Do We Really Need Structured Document Formats?

Do we really need structured document formats? Structured document
formats like DITA, DocBook, and Solbook are characterized by deeply
nested tags and a multitude of schema constraints. Unstructured
tagging languages like HTML, on the other hand, are wide open. In one
meeting, every reason we came up with that made them seem necessary,
was answered by a convincing counter argument. "Reuse" would seem to
be the most important reason. And maybe there are some compelling
cases. But maybe all-out reuse isn't needed. Maybe we really only
need a very restricted form that solves those cases. In at least the
case of version-dimension reuse, variable substitution and conditional
metadata seem to be a darn good idea. And in at least the case of
table and list tags, nesting seems to be a requirement. So it's clearly
not the case that we can completely do without such capabilities.
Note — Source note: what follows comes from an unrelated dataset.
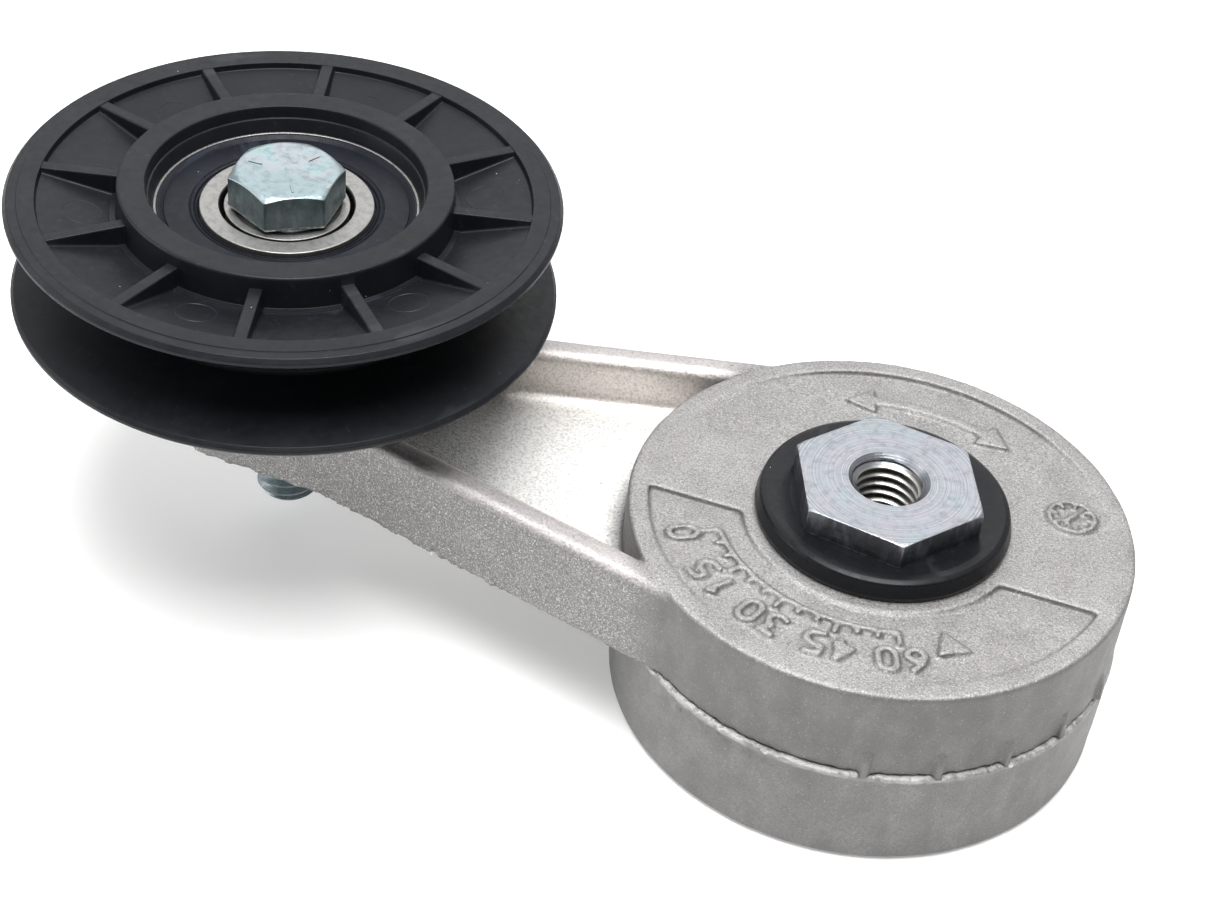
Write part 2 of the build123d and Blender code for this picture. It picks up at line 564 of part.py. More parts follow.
# Idler bolt: chamfered hexagon, washer face and shank
with BuildPart() as idler_bolt:
    with BuildSketch(Plane.XY.offset(BOLT_HEAD_BOTTOM)):
        with Locations((-ARM_LENGTH, 0)):
            RegularPolygon(BOLT_FLATS / 2, 6, major_radius=False, rotation=BOLT_CLOCKING)
    extrude(amount=BOLT_HEAD_TOP - BOLT_HEAD_BOTTOM)
    with BuildSketch(Plane.XZ):
        with BuildLine():
            outline = [(0, BOLT_HEAD_BOTTOM), (BOLT_CHAMFER_RADIUS, BOLT_HEAD_BOTTOM),
                       (BOLT_CHAMFER_RADIUS, BOLT_HEAD_TOP - BOLT_CHAMFER_DROP),
                       (BOLT_FLATS / 2 - 0.1, BOLT_HEAD_TOP), (0, BOLT_HEAD_TOP)]
            Polyline(*[(r - ARM_LENGTH, z) for r, z in outline], close=True)
        make_face()
    revolve(axis=PULLEY_AXIS, mode=Mode.INTERSECT)
    with BuildSketch(Plane.XZ):
        with BuildLine():
            tip = BOLT_SEAT - BOLT_LENGTH
            outline = [(0, tip), (BOLT_RADIUS - BOLT_POINT, tip), (BOLT_RADIUS, tip + BOLT_POINT),
                       (BOLT_RADIUS, BOLT_SEAT), (BOLT_FACE_RADIUS, BOLT_SEAT),
                       (BOLT_FACE_RADIUS, BOLT_HEAD_BOTTOM + 0.3), (0, BOLT_HEAD_BOTTOM + 0.3)]
            Polyline(*[(r - ARM_LENGTH, z) for r, z in outline], close=True)
        make_face()
    revolve(axis=PULLEY_AXIS)
save(idler_bolt, "idler_bolt")
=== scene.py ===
import json
import math

import bmesh
import bpy
from mathutils import Matrix, Vector, noise
from mathutils.bvhtree import BVHTree


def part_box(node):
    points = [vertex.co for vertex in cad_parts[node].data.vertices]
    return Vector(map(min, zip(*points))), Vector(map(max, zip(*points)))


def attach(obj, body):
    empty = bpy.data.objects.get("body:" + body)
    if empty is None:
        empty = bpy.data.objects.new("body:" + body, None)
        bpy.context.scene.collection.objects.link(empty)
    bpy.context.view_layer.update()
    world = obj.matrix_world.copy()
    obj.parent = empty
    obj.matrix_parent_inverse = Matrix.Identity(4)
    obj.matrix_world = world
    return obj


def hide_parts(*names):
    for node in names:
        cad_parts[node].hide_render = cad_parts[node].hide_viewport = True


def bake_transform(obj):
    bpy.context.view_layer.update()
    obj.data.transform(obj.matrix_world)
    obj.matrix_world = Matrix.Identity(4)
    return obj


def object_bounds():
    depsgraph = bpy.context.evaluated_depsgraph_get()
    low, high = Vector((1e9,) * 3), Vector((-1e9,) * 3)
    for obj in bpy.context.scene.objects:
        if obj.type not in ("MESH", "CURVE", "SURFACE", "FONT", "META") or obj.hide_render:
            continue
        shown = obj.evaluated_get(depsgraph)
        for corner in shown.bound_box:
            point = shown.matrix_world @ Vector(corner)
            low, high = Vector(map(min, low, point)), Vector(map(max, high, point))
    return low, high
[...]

On
the other hand, the counter arguments against other forms of variable
substitution and conditional metadata remain intact -- at times, it is
just too costly to keep them working, especially in an environment that
changes frequently. And nesting everything may well be overkill, when
so few forms of nesting are actually indispensable. This post summarizes
the arguments we considered. Do they demolish the case for structured
documents in a highly fluid setting like the software industry? Do they
demolish the case for structured documents and reuse? Are they wrong
in some important respect? Or do they overlook some vitally important
point that makes structured document formats irreplacable?